(WHAT TO WORK ON) Please give back word for word the lines below, from the first one through the one with "return min(BORE_R, float(lid_groove_r(z".

(DATA SHOWN)
--- Start ---

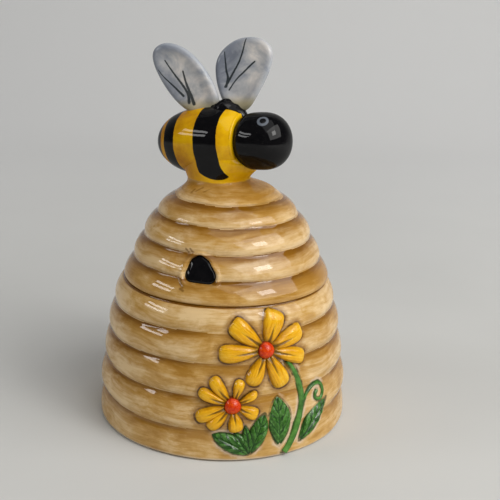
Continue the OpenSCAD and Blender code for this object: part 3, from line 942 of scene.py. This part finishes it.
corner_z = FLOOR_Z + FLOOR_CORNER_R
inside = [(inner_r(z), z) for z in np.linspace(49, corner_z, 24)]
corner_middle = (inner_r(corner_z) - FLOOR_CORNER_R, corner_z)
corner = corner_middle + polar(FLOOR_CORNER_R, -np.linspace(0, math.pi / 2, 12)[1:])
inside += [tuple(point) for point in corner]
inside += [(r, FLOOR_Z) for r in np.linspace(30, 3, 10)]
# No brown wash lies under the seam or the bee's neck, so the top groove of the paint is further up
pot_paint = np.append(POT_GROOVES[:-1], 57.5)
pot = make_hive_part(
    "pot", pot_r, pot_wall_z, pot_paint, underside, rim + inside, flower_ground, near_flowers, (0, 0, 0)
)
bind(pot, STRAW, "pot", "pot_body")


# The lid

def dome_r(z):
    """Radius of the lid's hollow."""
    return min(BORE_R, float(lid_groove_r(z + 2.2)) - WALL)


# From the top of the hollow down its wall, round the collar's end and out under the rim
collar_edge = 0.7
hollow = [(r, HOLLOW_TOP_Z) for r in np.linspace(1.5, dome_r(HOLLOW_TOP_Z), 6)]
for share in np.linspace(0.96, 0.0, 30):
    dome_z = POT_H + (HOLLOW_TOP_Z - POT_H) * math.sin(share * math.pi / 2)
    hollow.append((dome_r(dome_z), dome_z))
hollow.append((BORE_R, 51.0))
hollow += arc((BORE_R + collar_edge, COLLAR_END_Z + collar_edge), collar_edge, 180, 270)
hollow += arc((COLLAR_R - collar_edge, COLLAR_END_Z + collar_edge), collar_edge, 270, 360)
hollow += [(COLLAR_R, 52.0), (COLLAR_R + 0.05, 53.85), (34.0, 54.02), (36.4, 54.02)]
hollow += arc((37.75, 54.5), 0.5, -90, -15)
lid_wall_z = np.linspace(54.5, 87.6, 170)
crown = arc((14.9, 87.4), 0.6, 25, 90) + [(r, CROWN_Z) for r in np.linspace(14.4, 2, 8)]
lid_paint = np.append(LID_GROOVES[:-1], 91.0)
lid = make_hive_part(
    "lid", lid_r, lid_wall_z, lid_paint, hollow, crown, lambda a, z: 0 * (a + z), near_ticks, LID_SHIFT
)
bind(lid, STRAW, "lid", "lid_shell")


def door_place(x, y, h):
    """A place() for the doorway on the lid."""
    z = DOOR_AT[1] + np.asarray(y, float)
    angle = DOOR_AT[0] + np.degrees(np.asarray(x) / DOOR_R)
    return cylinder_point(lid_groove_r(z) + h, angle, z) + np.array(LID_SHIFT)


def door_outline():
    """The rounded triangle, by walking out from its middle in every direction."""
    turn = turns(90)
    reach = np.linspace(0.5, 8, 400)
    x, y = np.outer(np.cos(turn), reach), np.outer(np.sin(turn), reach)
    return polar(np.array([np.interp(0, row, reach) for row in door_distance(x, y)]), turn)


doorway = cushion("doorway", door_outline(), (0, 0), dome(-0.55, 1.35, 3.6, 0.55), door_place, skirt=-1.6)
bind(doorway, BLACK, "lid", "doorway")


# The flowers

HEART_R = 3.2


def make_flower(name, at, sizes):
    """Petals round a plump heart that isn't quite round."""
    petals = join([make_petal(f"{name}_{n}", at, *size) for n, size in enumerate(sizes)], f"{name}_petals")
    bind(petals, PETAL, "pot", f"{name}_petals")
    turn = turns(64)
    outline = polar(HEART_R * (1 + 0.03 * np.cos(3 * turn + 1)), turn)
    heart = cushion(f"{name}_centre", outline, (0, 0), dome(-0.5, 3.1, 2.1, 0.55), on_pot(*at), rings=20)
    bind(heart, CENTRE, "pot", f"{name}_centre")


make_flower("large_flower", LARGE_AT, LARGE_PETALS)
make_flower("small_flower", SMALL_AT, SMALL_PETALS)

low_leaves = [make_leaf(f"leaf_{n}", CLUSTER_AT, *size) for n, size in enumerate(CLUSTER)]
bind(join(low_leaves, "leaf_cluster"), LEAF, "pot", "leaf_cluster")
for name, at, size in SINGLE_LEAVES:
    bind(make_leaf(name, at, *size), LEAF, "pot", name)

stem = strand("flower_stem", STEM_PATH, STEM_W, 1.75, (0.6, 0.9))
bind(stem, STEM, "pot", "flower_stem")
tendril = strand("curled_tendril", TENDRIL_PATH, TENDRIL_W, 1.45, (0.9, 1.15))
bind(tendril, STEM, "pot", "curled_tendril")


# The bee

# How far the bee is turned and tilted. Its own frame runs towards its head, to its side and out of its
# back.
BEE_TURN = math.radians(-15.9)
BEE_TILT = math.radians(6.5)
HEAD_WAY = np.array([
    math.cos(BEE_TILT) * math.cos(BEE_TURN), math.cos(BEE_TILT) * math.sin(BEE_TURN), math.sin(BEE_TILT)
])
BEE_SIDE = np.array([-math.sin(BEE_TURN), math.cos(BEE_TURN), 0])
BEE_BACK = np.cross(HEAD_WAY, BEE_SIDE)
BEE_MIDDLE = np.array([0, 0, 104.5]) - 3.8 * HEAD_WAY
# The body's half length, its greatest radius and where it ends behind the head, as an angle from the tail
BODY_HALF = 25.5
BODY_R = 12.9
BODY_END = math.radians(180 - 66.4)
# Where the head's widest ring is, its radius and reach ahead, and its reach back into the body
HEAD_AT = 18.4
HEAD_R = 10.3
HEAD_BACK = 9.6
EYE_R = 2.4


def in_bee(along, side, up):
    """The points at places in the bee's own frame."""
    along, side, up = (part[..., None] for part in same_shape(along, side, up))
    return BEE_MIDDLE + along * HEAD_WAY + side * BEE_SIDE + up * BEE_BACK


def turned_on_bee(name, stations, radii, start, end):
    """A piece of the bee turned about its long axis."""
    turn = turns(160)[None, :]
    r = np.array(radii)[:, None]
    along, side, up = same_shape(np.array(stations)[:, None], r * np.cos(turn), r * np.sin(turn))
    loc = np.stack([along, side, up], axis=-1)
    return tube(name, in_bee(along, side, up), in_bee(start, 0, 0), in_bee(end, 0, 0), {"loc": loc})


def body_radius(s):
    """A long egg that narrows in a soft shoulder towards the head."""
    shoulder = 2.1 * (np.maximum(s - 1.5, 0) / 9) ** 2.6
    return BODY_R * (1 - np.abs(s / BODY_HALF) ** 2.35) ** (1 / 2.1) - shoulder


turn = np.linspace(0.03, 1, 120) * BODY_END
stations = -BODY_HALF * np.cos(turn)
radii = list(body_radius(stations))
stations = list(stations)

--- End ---

(COMPLETED EXERCISE)
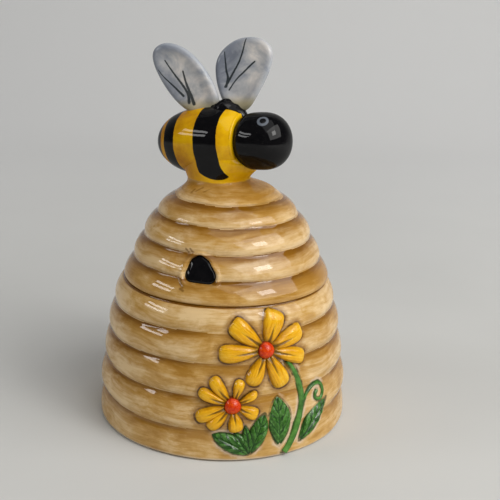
Continue the OpenSCAD and Blender code for this object: part 3, from line 942 of scene.py. This part finishes it.
corner_z = FLOOR_Z + FLOOR_CORNER_R
inside = [(inner_r(z), z) for z in np.linspace(49, corner_z, 24)]
corner_middle = (inner_r(corner_z) - FLOOR_CORNER_R, corner_z)
corner = corner_middle + polar(FLOOR_CORNER_R, -np.linspace(0, math.pi / 2, 12)[1:])
inside += [tuple(point) for point in corner]
inside += [(r, FLOOR_Z) for r in np.linspace(30, 3, 10)]
# No brown wash lies under the seam or the bee's neck, so the top groove of the paint is further up
pot_paint = np.append(POT_GROOVES[:-1], 57.5)
pot = make_hive_part(
    "pot", pot_r, pot_wall_z, pot_paint, underside, rim + inside, flower_ground, near_flowers, (0, 0, 0)
)
bind(pot, STRAW, "pot", "pot_body")


# The lid

def dome_r(z):
    """Radius of the lid's hollow."""
    return min(BORE_R, float(lid_groove_r(z + 2.2)) - WALL)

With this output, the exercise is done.